Your Majesty… there’s something you need to know.”
The words fell from Prince Edmund’s trembling lips as King Alaric turned slowly, confusion clouding his eyes. The Great Chamber of St. Valen Palace was drenched in moonlight, the marble floors reflecting the ghostly glow of the night.
“What are you talking about, Edmund?” the King demanded, his voice brittle. “You’re pale as death.”
Edmund swallowed hard, clutching a worn envelope that had yellowed with time. “It’s about Mother… about what she left behind before she died.”
The room went still. Only the distant ticking of the grand clock filled the silence. King Alaric’s face drained of color. “Your mother’s gone, Edmund. There is nothing left to say.”
But Edmund shook his head. “There is. She knew something. And she wanted you to find this — only when I could bear to tell you.”
With shaking hands, he placed the envelope on the table. The royal crest had faded, but the script was unmistakable — Queen Diana’s handwriting.
Alaric’s breath hitched. His heart pounded against his chest as he broke the seal. Inside lay a single letter and a small folded document — a genetic test, signed two decades earlier.
The letter read:
My beloved sons,
If you are reading this, then the truth I carried in silence has found you. The heir to the throne is not the one the world believes. The line of kings has been broken — and only the truth can restore it.

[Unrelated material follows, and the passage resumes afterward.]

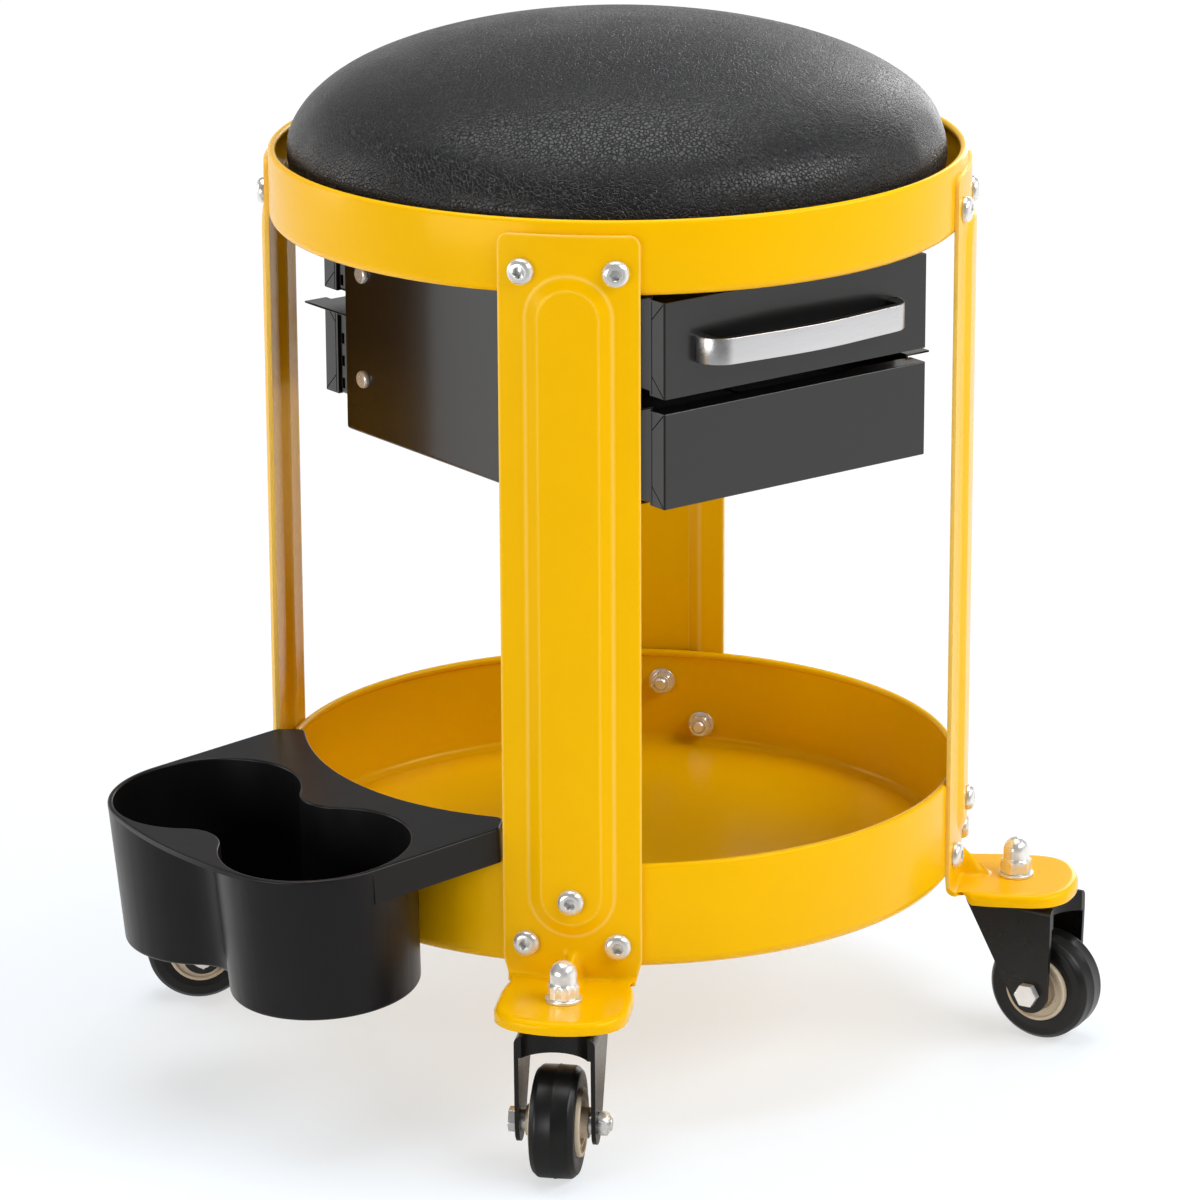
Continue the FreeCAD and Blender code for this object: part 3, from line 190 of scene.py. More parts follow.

The King’s hands shook. “What is this nonsense?” he whispered, but his voice faltered. He turned to the DNA sheet, scanning the lines with growing horror. The names… the codes… they didn’t match.
Edmund’s voice cracked. “Mother discovered the test was altered. The royal physician swapped the samples to protect the crown. She tried to expose it — but she died before she could.”
Alaric staggered backward, his legs nearly giving out. “No… no, this can’t be…” His mind raced through every memory — his coronation, his late wife’s last words, the strange unease she’d carried in her final days.
“It’s true,” Edmund said softly. “I hid it for years because I was afraid. But I couldn’t live with the lie anymore.”
Tears welled in the King’s eyes as he sank to his knees. “Then who… who is the rightful heir?”
Edmund’s voice broke. “Your firstborn is not of your blood. The throne belongs to another — to your nephew, Rowan.”
Lightning cracked outside, shaking the glass. The candle flames flickered wildly. For a moment, the King could only stare at the seal of the document, the proof that had lain buried beneath years of loyalty and deceit.
“So this was her revenge,” he whispered. “The truth from beyond the grave.”
Edmund nodded. “She wanted peace… but she also wanted justice.”
A tear slipped down Alaric’s cheek as he looked toward the portrait of Queen Diana hanging above the hearth — her calm eyes seemed almost alive, watching the scene unfold.
“Then the crown I wear,” he said hoarsely, “was never mine.”
The letter fluttered from his trembling hands, landing on the marble floor beside the royal sceptre. Outside, the bells of St. Valen began to toll — twelve slow, mournful chimes — as if the palace itself mourned the fall of a false king.
And in that hollow silence, a dynasty built on secrets finally began to crumble.